Unfortunately, there are those who choose to take a cult-like stance with respect to fitness. Rather than embracing new information, they instead cling to their rigidly-held beliefs and flame against anyone who poses a threat to their stance. This kind of attitude is not only unscientific, it’s unprofessional and can only set back exercise science and have a negative effect on the fitness industry as a whole. Ultimately everyone loses, including the general public who are caught in the crossfire.
Here’s an interesting anecdote. Back in the early 1960’s, a professor from the University of Texas named Karl Klein railed against the performance of deep squats. Klein conducted studies showing that weight lifters who frequently performed deep squats displayed an increased incidence of laxity in the collateral and anterior cruciate ligaments compared to a control group that did not, leading him to conclude that squatting below parallel had a detrimental effect on ligamentous stability. “Anything below a half knee bend,” he was quoted as saying in a 1962 Sports Illustrated article, “is useless and ruinous.” (Side note: The SI article was ironically titled “The Knee is Not for Bending.” Sound familiar? The similarities are eerie).
Now Klein was a distinguished researcher at the time and, as you may imagine, his claims had far reaching implications: The US Army subsequently removed squat jumps from their training protocols; the New York State school system banned deep knee bends from gym class; and the American Medical Association came out with a position statement cautioning against the performance of deep knee exercises because of their potential for severe injury to the internal and supporting structures of the knee joint. The upshot: For years, deep squats were widely considered passe. In fact, due to one man’s crusade, the negative view of deep squats is still being felt 50 years later as some continue to admonish the exercise as inherently dangerous.

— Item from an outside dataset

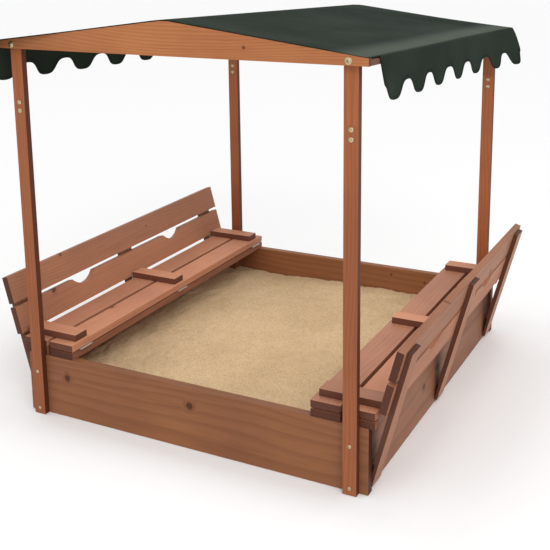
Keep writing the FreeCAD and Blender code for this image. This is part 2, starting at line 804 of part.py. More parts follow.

Fast forward to today. Research has ultimately refuted Klein’s findings. No correlation has been found between deep squatting and ligamentous stability, including results from studies that attempted to replicate Klein’s methods. In fact, the prevailing body of evidence shows that ACL and PCL forces actually diminish at higher knee flexion angles. I covered this subject extensively in my NSCA Hot Topic article, The Biomechanics of Squat Depth. If you haven’t already given it a read, you may well find it enlightening, especially in the context of the current controversy over spinal flexion exercise. Could there be any parallels between the two topics? As they say, time will tell.
Bottom line is that it’s fine to have an opinion on a subject provided you’re open to other viewpoints. With respect to spinal flexion, I encourage you to read the research and draw your own conclusions rather than being swayed by some opinionated “fitness guru.” With a firm understanding of the available evidence, we can then debate the topic logically, rationally, and civilly to facilitate a better understanding of the issues. We shouldn’t care who is right or wrong, just that we ultimately get it right. Only through an open exchange of ideas can science move forward. This way, everyone wins.